Procurement efficiency
Knowing what’s coming allows you to bundle works, negotiate term contracts, and time procurement for best value.
Asset value protection
Properly maintained buildings hold their value. The schedule ensures nothing is neglected to the point of significant deterioration.
Keeping the schedule current
A maintenance schedule isn’t a one-time document. Circumstances change:
- Works are completed (update the schedule to reflect this)
- Unexpected issues arise (add them to the schedule)
- Priorities shift (adjust timing)
- Costs change (update figures)
We recommend reviewing and updating the schedule annually, or when significant works are completed or discovered.
Related services
When defects are found:
- Building Pathology & Defect Analysis — If the survey reveals defects needing investigation
To implement the works:
- Contract Administration — Managing maintenance works through procurement and delivery
For acquisition:
- Pre-Acquisition Surveys — Maintenance schedules often complement acquisition surveys
FAQs
What planning horizon should I choose?
10 years is the most common and captures most cyclical maintenance items.
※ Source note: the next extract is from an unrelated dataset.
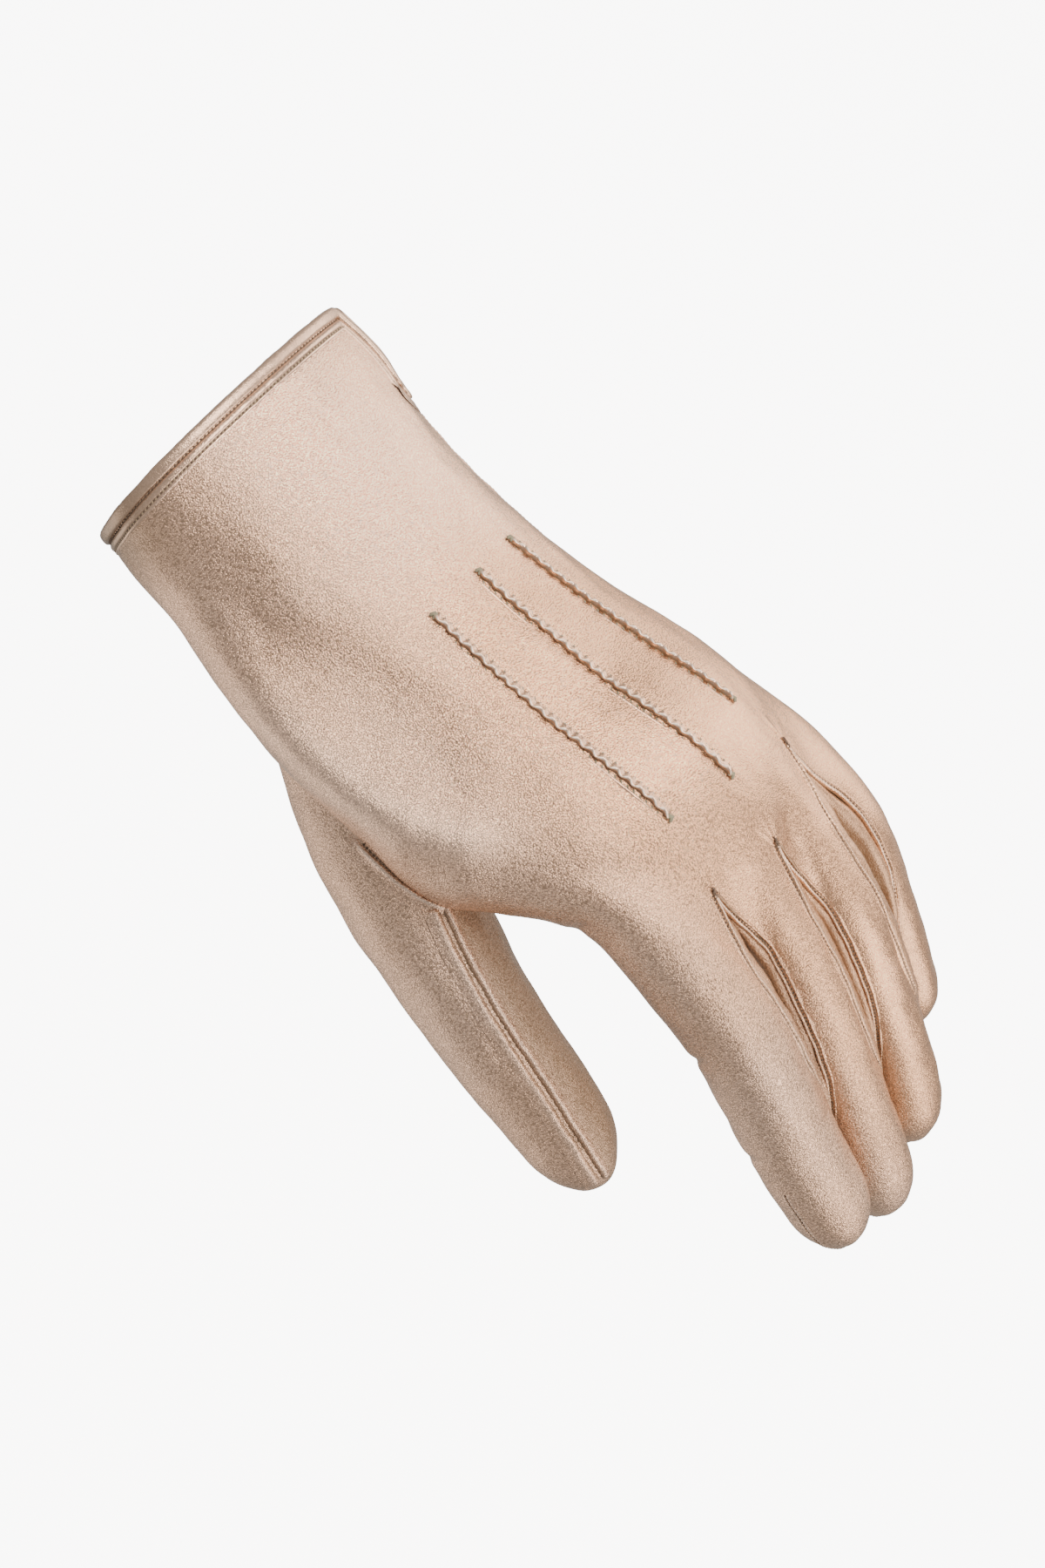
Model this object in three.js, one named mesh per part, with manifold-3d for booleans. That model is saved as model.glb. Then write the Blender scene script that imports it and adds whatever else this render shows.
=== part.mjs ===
// Left-hand dress glove in nappa leather, filled out as it is worn.
// Millimetres. +X runs from the wrist opening to the fingertips, +Y to the
// little-finger side, +Z to the back of the hand. The origin is the centre of
// the wrist opening.
import * as THREE from 'three';
import { mergeVertices } from 'three/addons/utils/BufferGeometryUtils.js';
import Module from 'manifold-3d';

// Leather and clearances
const WALL = 1.2;
const STRIP_WALL = 1.0;
const GAP = 0.35;

// Cuff: bound edge and the open slit at the little-finger side
const BINDING_WIDTH = 3.0;
const BINDING_THICKNESS = 2.4;
const HEM = BINDING_WIDTH + GAP;
const VENT_LENGTH = 26;
const VENT_OPEN_AT_HEM = 1.6;
const VENT_OPEN_AT_NOTCH = 0.5;

// Where neighbouring fingers part, on the back and on the palm
const BACK_CROTCH = { index_middle: 143.5, middle_ring: 143, ring_little: 131 };
const PALM_CROTCH = 152;
const CROTCH_BLEND = 20;
const KNUCKLE_LEAD = 16;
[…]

Choose 5 years for short-term budgeting focus.
How accurate are the cost estimates?
They’re budget figures for planning purposes, not quotes. Actual costs depend on specification, procurement, market conditions, and timing. We aim for realistic estimates that support sensible planning.
How often should the schedule be updated?
Annually is ideal, or when significant works are completed or new issues are discovered. We recognise that this is not always feasible though, but even a 5 year schedule should be revisited mid-term.
Do you cover building services in detail?
We assess services visually and by age/condition. For detailed services assessments or condition reports on mechanical and electrical installations, we can coordinate specialist engineers to feed into the wider report.
Can you prepare schedules for portfolios?
Yes. For multi-property portfolios, we can survey each building and compile portfolio-wide maintenance schedules and expenditure profiles.